New Englanders would have paid about $3.7 billion less for wholesale electricity during the 2013-2014 "polar vortex" winter if the proposed Northeast Energy Direct (NED) project of Tennessee Gas Pipeline Co. LLC (TGP) had been in service, an analysis by ICF International and commissioned by TGP found.
ICF looked at the potential impact of the NED project on New England's gas and power markets. It also assessed the cost savings from the increased natural gas capacity NED would make available to the region, which pays some of the highest electricity costs in the United States, in part due to inadequate gas supplies and infrastructure, TGP, a Kinder Morgan Inc. (KMI) pipeline, said.
The study also found that the additional gas capacity NED would provide could generate $2.1 billion to $2.8 billion in future annual savings for New England electric consumers under normal weather conditions.
KMI said estimated energy cost savings for 2013-2014 would equate to $578 if spread across each of New England's 6.4 million households, and average $437 per household over the next 10 years, assuming normal weather conditions.
"The ICF study supports NED's potential contribution to reducing and stabilizing prices, and improving reliability through increased gas availability," said Kimberly S. Watson, president of KMI's east region gas pipelines. "New England needs more natural gas capacity, and NED would provide the region with direct access to abundant, reasonably priced supplies of gas."
As coal and nuclear capacity are retired and replaced by natural gas-fired power generation, New England power sector gas demand will grow, according to the study. Local distribution companies in New England project that residential and commercial gas demand will also grow, increasing by 8% over the next three years, and continue rising at a steady rate thereafter, it said. The growing natural gas consumption for heating and electric generation are expected to contribute to increases in the frequency and magnitude of daily natural gas pipeline capacity deficits over the course of a winter season.
ICF projects that the deficit between supply and demand in both New England's gas-fired electric generation and residential/commercial heating loads during normal winter weather conditions on a peak day in 2020 could approach 1.5 Bcf/d and be as high as 1.7 Bcf/d on a "design day," even with the several gas pipeline expansion projects expected to be in-service by the end of 2017. ICF estimates that the duration of such deficits for electric generation during the winter could extend to 63 days, which is more than 41% of winter days.
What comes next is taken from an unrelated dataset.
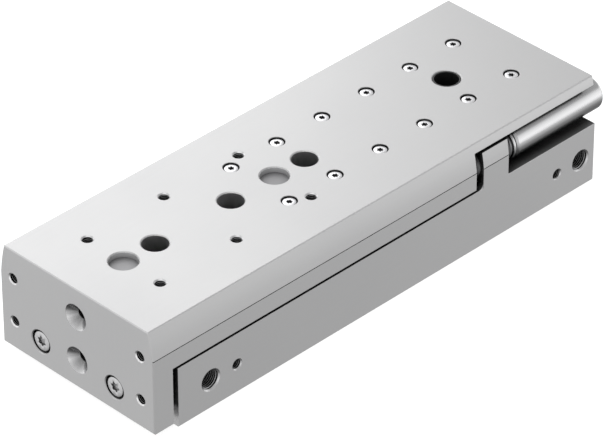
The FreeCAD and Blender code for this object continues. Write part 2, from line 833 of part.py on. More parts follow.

During 2012-2014, TGP transported 52% of the gas consumed by New England's natural gas-fired power generators. With the addition of NED's capacity, TGP would be able to transport gas supplies for the vast majority of New England’s gas-fired generators, the pipeline said.
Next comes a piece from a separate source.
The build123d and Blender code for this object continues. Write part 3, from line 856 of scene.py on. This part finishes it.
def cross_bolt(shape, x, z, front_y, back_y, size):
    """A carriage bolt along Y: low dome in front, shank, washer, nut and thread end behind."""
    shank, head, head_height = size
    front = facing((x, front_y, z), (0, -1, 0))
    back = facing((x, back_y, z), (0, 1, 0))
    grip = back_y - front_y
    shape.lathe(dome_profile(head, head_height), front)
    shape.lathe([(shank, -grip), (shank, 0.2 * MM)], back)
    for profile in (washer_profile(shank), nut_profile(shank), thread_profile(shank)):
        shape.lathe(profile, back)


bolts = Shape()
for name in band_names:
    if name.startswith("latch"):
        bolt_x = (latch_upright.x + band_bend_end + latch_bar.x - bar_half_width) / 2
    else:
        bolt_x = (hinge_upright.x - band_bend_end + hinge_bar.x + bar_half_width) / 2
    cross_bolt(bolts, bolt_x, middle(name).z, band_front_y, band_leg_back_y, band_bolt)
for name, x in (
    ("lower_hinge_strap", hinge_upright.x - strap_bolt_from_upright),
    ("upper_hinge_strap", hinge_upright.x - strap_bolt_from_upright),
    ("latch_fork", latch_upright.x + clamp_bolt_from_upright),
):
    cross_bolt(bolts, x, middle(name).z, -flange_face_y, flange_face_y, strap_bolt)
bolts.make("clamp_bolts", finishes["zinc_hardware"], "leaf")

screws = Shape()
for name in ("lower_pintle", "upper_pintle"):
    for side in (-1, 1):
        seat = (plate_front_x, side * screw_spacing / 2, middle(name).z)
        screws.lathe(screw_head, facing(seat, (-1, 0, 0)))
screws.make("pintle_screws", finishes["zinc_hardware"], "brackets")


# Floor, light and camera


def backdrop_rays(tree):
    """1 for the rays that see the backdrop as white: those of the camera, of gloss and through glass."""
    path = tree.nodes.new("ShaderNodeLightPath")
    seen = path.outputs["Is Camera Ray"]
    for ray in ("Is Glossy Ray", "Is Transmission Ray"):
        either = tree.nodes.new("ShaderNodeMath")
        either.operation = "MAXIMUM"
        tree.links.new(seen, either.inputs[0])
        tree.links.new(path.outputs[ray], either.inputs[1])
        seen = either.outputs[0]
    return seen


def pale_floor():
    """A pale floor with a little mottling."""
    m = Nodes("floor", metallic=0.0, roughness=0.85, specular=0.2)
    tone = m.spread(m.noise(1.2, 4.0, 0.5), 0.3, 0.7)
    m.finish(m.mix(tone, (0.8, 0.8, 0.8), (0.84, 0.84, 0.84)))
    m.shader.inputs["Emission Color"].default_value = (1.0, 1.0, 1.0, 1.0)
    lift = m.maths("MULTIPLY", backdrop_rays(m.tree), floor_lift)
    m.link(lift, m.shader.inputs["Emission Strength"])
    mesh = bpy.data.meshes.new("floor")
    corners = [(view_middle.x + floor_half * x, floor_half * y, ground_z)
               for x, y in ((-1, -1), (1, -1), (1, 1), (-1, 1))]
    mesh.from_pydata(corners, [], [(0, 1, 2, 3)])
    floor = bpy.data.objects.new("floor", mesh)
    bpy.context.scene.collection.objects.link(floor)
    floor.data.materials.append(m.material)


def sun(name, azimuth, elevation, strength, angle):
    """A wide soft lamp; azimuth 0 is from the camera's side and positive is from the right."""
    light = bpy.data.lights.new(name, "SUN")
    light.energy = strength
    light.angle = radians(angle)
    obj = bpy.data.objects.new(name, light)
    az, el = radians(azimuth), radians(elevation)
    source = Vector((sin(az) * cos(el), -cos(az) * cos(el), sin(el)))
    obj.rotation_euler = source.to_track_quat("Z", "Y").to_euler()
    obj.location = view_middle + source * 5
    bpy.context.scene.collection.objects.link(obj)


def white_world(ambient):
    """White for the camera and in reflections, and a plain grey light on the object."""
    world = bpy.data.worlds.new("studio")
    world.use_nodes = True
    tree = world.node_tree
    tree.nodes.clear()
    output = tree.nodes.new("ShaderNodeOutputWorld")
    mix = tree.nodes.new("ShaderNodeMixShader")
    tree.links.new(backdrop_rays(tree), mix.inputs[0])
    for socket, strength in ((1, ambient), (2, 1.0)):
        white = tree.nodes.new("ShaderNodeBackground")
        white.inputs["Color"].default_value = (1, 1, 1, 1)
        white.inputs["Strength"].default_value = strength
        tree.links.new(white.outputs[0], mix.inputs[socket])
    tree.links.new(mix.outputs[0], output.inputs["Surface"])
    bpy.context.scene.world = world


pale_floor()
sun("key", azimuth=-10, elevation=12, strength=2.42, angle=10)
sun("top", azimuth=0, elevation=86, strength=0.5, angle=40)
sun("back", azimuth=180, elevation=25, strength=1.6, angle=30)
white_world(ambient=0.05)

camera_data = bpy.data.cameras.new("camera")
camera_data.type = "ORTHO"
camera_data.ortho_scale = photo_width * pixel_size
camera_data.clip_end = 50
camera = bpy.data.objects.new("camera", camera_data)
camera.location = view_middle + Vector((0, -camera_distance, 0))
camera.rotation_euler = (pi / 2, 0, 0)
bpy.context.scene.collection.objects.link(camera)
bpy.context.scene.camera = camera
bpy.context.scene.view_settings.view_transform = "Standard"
NED would include 412 miles of new natural gas transmission pipeline and associated facilities in Pennsylvania, New York, Massachusetts, New Hampshire and Connecticut and be capable of moving 2.2 Bcf/d. The project has attracted scores of negative comments to the Federal Energy Regulatory Commission from New England landowners (see Daily GPI, Sept. 3; Aug. 27; July 21). In July, KMI gave the go-ahead for the pipeline's market path segment, which was downsized from previous plans (see Daily GPI, July 16; June 4).
The ICF study on behalf of TGP's NED is not the first recent examination of New England natural gas and power markets; nor is it likely to be the last. NED and competitor Access Northeast [backed by Spectra Energy, Eversource Energy and National Grid (see Daily GPI, Sept. 16, 2014)] are battling for the right to serve New England with abundant Appalachian gas.
ICF was also hired by Access Northeast backers to examine the impact their project would have on New England markets. That study was released in February (see Daily GPI, Feb. 19).
Meanwhile, liquefied natural gas provider Distrigas of Massachusetts LLC and affiliate GDF SUEZ Gas NA LLC have been pushing LNG as the solution to New England's gas supply woes (see Daily GPI, May 11). A GDF-funded study released last month said LNG is the way to go and that a pipeline is unnecessary (see Daily GPI, Aug. 18).
Whether it's a pipeline or more LNG, something must be done, otherwise New Englanders will be on the hook for billions of dollars of economic consequences, according to another study funded by energy trade associations and released last month (see Daily GPI, Aug. 31).